The permanent security state: presidents come and go, but the national security bureaucracy never leaves.

AuthorGlennon, Michael J.
Position'Power Wars: Inside Obama's Post-9/11 Presidency,' by Charlie Savage - Book review

Power Wars: Inside Obama's Post-9/11 Presidency, by Charlie Savage, Little, Brown and Company, 784 pages, $30

"The national security bureaucracy is a powerful force," Charlie Savage writes in Power Wars. The influence of this permanent security state, the New York Times reporter shows, is subtle but nonetheless pervasive, and it does not disappear when a new president takes control: A remarkable number of officials held the same or similar jobs under both George W. Bush and Barack Obama. Key decisions are repeatedly made or influenced by hold-overs and careerists who fight to maintain the status quo. The laws governing their conduct is blurry and elastic, giving them broad power that's exercised with little accountability. They thrive on secrecy. "The permanent bureaucracy gets nothing from transparency and sees it only in terms of risk," an administration official tells Savage. Power Wars provides voluminous evidence of that bureaucracy's reach; a century from now, this will be the first book legal historians pick up when trying to understand the Obama administration's national security policy. No branch of government turns out to be immune from the influence of the permanent security state.

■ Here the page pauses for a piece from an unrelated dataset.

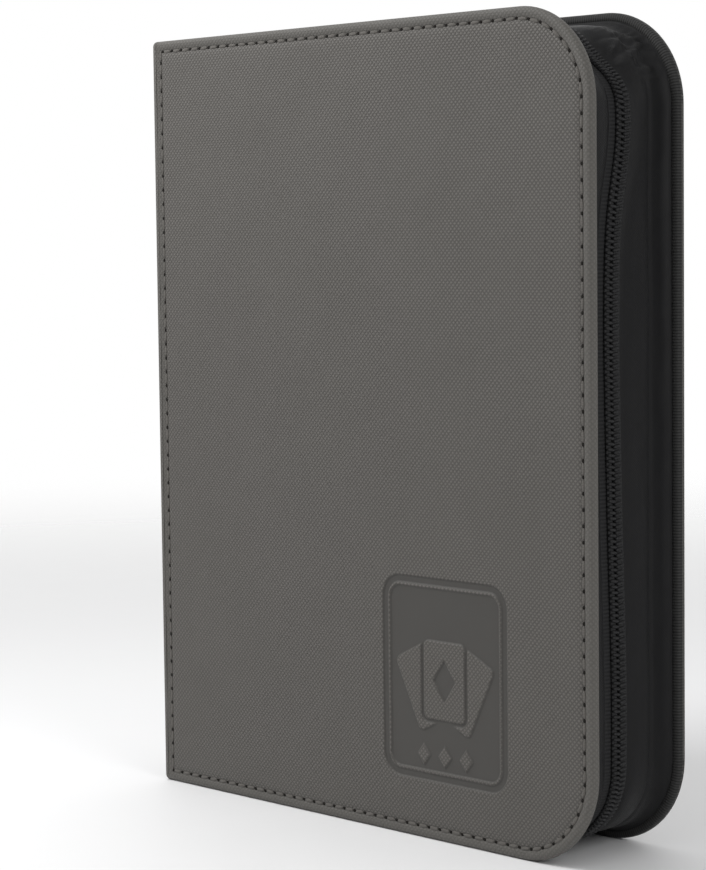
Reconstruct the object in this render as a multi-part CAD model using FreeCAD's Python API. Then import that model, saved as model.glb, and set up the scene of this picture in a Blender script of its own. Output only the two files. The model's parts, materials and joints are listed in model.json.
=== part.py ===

When it comes to national security matters, the president is more presider than decider. "For all the focus the media and historians tend to put on presidents as individuals--Bush did this, Obama did that--the world and the government are so complicated that a single person cannot pay attention to all of it," Savage explains. "Presidents set the tone and the priorities, and they usually are the ones who make the very biggest decisions. But the overwhelming majority of what an administration does takes place in the trenches of the executive-branch bureaucracy. Dozens or hundreds of officials whose names are unknown to the public and who rarely show up in history books make decisions every day about matters that most likely will never be brought to the president's personal attention or that may be discussed only briefly in the Oval Office at a ten-thousand-foot level."

Examples fill the book. In 2009,

Obama, sworn in only days before, was briefed for the first time on the security state's bulk surveillance programs. Officials assured him that these were not only vital to the nation's security but entirely legal. It meant nothing to anyone present that the programs were legitimated by a pseudo-court, the Foreign Intelligence Surveillance Court, or that they were barely understood by the intelligence committees--committees the 9/11 Commission had earlier labeled "dysfunctional" and John McCain would later describe as "co-opted." Obama turned to two of his appointees, Attorney General Eric Holder and White House Counsel Greg Craig, who were probably still trying to figure out where the men's rooms were. He asked what they thought, as though they could realistically raise any meaningful concerns. Not surprisingly, they didn't.